▶ **What is required**
Within the entries below, find the portion that opens with the line containing "# The label" and closes with the line containing "cad_parts[node].hide_render = cad_parts[node].hide_viewport". Retype that portion exactly and only.
## Begin Material for the task
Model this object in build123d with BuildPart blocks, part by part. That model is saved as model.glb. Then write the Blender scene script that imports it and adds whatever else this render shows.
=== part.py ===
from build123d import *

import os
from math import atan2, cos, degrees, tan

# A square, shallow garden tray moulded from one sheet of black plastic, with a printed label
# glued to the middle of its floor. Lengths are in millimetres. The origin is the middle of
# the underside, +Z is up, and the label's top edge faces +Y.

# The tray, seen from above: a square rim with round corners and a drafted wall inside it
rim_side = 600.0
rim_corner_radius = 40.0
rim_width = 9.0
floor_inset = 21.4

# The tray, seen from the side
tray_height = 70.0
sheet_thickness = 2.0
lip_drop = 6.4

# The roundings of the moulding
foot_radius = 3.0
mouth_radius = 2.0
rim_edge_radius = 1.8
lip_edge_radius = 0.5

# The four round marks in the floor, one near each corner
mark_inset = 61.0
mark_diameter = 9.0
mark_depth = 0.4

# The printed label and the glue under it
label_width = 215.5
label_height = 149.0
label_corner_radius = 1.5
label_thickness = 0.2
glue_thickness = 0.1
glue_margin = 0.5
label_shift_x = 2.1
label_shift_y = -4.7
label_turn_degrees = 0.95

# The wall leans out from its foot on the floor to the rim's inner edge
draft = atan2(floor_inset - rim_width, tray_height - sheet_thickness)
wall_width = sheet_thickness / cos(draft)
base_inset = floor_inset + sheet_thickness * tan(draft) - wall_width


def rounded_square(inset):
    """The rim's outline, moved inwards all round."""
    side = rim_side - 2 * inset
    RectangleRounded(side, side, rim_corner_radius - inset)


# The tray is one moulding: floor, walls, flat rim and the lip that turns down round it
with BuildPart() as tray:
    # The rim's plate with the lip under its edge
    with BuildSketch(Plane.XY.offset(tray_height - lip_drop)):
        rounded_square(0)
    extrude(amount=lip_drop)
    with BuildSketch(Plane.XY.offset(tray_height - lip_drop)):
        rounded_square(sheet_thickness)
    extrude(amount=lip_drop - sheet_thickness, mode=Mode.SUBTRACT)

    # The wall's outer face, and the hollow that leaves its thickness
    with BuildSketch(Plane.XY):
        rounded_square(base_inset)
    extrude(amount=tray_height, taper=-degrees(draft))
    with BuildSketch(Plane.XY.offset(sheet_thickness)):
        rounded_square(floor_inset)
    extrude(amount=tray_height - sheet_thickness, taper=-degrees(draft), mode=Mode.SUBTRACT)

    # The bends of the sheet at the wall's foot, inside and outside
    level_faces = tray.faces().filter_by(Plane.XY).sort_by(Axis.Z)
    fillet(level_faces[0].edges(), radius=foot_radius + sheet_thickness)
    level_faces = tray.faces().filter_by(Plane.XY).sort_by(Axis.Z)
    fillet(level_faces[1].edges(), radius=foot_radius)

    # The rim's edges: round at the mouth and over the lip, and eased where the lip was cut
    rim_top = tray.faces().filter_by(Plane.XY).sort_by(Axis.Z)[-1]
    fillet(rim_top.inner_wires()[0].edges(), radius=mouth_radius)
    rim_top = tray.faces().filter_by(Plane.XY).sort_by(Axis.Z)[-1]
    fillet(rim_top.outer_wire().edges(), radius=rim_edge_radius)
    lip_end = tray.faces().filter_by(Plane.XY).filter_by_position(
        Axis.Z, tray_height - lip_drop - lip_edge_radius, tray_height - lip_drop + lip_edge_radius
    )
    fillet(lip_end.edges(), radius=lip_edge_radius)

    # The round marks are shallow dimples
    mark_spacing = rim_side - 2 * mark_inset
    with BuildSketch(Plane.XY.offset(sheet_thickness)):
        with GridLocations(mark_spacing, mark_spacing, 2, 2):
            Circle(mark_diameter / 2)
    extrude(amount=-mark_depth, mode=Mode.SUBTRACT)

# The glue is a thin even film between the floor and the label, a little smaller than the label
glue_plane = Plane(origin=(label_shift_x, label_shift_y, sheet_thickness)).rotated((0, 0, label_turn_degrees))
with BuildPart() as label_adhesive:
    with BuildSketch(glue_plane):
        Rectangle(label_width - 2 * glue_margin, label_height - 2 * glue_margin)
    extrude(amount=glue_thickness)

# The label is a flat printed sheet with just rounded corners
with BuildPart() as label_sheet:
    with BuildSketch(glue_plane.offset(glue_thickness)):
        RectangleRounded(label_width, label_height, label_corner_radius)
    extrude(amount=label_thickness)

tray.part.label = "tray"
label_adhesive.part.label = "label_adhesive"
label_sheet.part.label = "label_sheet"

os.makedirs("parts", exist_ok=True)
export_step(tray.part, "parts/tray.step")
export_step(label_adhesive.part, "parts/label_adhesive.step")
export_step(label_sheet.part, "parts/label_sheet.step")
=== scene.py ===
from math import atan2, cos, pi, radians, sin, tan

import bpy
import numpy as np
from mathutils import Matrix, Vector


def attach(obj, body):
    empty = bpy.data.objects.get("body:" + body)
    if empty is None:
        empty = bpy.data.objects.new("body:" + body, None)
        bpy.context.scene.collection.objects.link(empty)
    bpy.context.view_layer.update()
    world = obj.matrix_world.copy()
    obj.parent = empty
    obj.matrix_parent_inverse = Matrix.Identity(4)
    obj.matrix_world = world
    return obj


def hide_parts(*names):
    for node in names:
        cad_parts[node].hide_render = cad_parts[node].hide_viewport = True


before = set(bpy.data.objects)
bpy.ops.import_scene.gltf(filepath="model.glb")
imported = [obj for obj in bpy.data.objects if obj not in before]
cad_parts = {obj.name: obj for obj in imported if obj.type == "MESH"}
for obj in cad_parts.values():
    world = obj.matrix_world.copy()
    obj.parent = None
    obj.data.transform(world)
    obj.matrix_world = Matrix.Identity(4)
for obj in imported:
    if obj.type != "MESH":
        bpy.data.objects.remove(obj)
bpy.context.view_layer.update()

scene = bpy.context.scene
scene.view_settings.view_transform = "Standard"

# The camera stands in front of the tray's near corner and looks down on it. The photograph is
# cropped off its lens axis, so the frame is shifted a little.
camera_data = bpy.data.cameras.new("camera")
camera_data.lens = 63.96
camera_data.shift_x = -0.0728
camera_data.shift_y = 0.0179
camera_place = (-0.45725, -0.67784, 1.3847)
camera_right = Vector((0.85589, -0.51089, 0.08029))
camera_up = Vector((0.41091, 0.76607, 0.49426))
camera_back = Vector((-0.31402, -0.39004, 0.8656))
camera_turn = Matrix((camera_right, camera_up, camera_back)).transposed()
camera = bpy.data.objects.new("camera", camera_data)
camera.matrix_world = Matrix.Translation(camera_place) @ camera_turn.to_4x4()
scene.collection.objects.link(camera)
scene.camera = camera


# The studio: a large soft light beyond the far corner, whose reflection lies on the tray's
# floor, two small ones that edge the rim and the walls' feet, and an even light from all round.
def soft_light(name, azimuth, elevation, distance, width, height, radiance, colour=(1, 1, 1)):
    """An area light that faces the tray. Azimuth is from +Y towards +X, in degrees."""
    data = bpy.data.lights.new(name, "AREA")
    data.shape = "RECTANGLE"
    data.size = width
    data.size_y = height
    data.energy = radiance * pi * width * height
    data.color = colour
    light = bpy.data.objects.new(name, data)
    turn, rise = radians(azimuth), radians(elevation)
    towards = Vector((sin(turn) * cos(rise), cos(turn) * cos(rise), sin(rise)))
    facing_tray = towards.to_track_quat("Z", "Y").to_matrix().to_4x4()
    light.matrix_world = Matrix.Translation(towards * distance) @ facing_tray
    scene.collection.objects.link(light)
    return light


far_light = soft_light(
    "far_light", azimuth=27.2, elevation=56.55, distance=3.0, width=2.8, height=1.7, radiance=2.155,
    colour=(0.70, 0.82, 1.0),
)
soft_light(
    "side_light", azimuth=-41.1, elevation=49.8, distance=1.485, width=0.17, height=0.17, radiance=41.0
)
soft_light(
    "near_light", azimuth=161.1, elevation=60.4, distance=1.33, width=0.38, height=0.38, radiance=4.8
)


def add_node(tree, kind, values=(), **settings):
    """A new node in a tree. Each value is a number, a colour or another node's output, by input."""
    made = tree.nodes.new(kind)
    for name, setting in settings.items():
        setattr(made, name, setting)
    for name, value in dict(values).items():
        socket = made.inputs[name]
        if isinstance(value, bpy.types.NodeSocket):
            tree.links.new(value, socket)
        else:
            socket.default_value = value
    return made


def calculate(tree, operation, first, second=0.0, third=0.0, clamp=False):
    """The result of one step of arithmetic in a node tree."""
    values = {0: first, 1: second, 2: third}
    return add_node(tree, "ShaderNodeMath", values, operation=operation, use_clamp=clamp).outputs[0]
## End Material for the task
## Begin Material for the task
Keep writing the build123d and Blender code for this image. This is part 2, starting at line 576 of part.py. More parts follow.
## End Material for the task
## Begin Material for the task
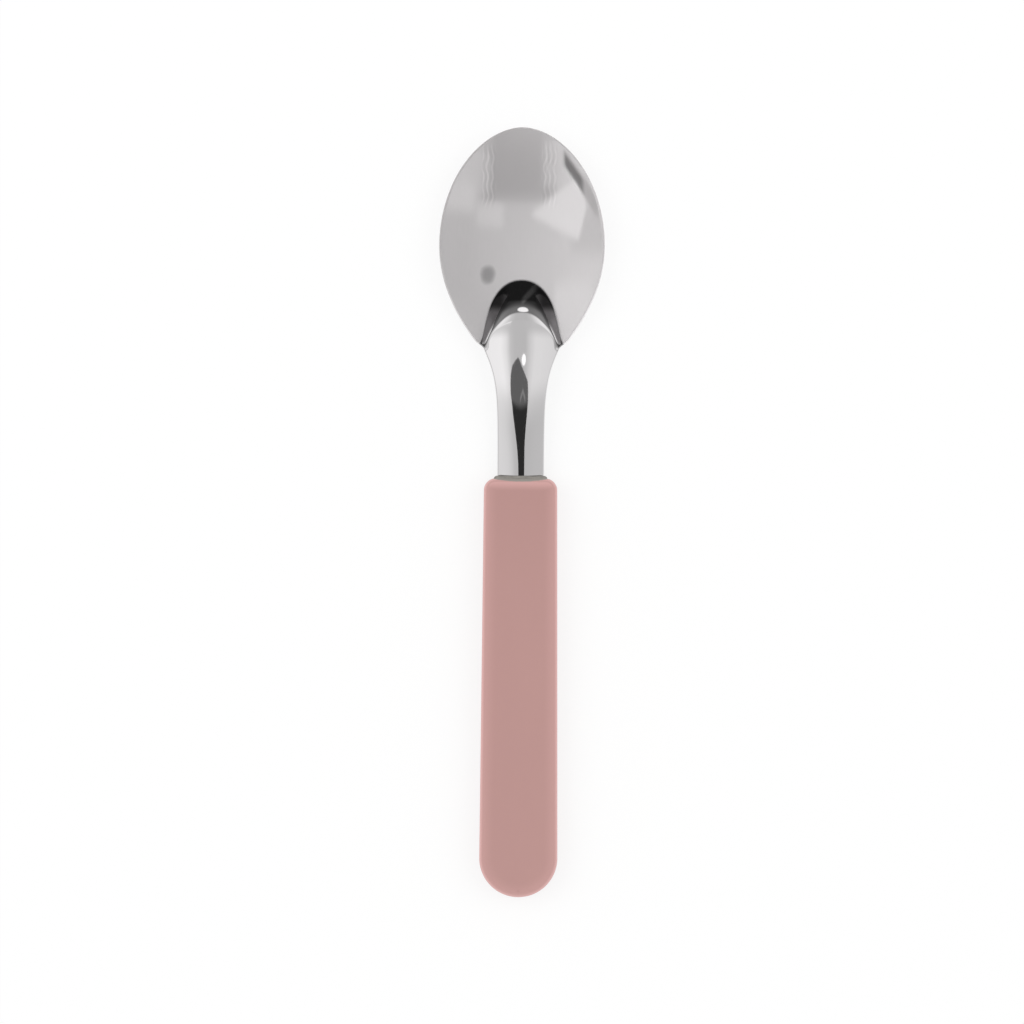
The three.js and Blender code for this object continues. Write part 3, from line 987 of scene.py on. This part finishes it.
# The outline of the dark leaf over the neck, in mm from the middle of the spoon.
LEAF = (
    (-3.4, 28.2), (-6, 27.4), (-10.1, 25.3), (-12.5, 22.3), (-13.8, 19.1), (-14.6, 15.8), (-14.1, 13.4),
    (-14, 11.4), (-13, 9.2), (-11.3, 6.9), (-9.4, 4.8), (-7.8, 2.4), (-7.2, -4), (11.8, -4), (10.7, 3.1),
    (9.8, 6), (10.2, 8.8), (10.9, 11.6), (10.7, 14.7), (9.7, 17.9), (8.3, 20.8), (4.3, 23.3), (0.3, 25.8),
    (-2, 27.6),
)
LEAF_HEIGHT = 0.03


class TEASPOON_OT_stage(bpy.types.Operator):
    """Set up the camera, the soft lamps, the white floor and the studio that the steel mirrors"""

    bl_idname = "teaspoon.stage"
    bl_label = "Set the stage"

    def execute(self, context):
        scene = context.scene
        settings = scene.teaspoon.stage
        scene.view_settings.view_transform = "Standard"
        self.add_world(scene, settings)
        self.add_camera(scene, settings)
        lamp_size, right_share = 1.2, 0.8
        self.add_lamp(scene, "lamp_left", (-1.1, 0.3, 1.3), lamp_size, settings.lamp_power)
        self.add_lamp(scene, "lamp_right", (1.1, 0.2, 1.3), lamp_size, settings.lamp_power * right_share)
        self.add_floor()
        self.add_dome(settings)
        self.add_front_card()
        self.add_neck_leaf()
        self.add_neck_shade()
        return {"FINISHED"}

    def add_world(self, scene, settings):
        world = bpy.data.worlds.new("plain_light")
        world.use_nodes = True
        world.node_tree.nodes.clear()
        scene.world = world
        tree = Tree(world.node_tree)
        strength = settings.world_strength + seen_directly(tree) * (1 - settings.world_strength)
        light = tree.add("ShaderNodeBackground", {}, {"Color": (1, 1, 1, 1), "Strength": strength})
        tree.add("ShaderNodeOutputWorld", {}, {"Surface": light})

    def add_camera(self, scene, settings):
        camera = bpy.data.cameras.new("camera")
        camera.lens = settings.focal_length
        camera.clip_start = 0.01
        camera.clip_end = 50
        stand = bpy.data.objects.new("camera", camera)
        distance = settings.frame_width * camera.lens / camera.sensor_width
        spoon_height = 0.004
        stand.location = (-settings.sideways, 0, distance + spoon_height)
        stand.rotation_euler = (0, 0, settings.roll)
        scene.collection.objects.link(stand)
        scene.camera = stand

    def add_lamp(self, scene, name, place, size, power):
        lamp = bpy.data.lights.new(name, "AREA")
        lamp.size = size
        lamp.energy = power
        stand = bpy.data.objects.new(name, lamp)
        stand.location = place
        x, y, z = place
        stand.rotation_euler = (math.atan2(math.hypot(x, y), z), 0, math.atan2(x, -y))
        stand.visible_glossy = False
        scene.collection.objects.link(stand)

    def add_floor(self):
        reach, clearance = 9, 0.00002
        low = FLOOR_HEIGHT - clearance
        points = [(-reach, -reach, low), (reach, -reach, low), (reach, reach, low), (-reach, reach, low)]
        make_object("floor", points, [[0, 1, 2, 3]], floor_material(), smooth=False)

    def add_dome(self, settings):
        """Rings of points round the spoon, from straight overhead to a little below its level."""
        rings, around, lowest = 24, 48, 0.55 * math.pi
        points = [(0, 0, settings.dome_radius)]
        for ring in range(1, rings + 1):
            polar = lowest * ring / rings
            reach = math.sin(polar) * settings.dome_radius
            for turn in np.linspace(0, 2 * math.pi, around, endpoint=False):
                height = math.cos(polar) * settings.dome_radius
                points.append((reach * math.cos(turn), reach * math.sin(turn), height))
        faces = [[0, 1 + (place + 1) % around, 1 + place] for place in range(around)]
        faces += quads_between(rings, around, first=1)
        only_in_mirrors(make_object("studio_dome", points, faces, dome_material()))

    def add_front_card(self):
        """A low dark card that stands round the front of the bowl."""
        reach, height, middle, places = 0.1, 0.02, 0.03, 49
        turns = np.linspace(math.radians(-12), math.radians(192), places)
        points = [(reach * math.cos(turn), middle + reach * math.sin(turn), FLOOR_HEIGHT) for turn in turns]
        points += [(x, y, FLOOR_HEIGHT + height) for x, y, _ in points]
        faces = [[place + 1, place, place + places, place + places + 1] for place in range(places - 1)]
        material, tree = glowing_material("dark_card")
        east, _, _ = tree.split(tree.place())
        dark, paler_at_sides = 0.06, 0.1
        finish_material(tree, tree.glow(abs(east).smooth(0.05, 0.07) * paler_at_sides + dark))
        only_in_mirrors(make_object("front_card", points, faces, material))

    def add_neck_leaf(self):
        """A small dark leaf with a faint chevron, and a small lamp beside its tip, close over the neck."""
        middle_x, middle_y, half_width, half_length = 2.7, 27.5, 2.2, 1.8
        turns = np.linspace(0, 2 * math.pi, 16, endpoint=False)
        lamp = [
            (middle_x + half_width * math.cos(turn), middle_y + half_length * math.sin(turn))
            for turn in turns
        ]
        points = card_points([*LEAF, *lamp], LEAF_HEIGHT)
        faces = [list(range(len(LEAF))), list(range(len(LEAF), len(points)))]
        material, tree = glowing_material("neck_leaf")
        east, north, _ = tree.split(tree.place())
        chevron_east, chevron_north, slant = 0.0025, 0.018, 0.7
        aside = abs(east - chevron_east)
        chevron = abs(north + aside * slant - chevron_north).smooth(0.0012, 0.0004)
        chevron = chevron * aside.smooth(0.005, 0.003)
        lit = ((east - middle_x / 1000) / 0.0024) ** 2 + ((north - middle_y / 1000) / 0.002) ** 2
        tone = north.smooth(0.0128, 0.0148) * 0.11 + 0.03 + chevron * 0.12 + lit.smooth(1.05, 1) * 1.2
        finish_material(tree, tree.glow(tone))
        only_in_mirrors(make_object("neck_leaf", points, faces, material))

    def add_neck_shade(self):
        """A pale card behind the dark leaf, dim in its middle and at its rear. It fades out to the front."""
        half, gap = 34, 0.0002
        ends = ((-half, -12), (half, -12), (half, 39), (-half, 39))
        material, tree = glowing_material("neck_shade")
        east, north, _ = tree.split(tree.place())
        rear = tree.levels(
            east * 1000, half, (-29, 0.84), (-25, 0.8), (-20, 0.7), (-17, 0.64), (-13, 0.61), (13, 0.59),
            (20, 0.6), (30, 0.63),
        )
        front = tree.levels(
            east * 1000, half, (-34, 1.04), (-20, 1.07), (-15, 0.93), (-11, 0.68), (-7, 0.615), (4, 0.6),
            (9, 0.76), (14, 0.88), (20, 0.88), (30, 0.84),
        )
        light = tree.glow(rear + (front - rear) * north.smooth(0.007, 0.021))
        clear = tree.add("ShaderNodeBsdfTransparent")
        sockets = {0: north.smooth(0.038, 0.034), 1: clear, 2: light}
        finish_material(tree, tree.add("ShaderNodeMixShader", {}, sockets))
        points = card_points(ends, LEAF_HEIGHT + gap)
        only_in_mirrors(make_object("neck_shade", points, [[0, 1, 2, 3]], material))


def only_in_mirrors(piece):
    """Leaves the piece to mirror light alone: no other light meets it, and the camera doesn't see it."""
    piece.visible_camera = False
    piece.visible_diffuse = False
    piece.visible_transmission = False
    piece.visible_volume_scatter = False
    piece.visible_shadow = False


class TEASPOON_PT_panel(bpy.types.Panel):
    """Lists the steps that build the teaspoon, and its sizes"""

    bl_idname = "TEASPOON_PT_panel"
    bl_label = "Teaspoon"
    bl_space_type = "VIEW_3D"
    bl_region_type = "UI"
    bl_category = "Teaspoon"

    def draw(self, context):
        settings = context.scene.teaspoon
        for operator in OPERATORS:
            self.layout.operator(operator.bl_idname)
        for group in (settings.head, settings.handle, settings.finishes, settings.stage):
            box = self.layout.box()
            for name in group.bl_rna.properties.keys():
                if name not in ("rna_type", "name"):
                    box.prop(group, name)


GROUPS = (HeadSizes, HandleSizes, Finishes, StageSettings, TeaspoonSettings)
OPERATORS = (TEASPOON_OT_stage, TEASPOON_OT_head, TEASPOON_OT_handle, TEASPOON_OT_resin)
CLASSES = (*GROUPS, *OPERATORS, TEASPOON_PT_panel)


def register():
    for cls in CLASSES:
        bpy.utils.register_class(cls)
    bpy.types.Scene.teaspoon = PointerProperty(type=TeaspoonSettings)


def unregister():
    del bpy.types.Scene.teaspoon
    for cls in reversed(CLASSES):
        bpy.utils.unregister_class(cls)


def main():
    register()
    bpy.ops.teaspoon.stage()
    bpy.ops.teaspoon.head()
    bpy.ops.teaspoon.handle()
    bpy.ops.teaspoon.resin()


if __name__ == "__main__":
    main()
## End Material for the task
▶ **Response**
# The label is a flat printed sheet with just rounded corners
with BuildPart() as label_sheet:
    with BuildSketch(glue_plane.offset(glue_thickness)):
        RectangleRounded(label_width, label_height, label_corner_radius)
    extrude(amount=label_thickness)

tray.part.label = "tray"
label_adhesive.part.label = "label_adhesive"
label_sheet.part.label = "label_sheet"

os.makedirs("parts", exist_ok=True)
export_step(tray.part, "parts/tray.step")
export_step(label_adhesive.part, "parts/label_adhesive.step")
export_step(label_sheet.part, "parts/label_sheet.step")
=== scene.py ===
from math import atan2, cos, pi, radians, sin, tan

import bpy
import numpy as np
from mathutils import Matrix, Vector


def attach(obj, body):
    empty = bpy.data.objects.get("body:" + body)
    if empty is None:
        empty = bpy.data.objects.new("body:" + body, None)
        bpy.context.scene.collection.objects.link(empty)
    bpy.context.view_layer.update()
    world = obj.matrix_world.copy()
    obj.parent = empty
    obj.matrix_parent_inverse = Matrix.Identity(4)
    obj.matrix_world = world
    return obj


def hide_parts(*names):
    for node in names:
        cad_parts[node].hide_render = cad_parts[node].hide_viewport = True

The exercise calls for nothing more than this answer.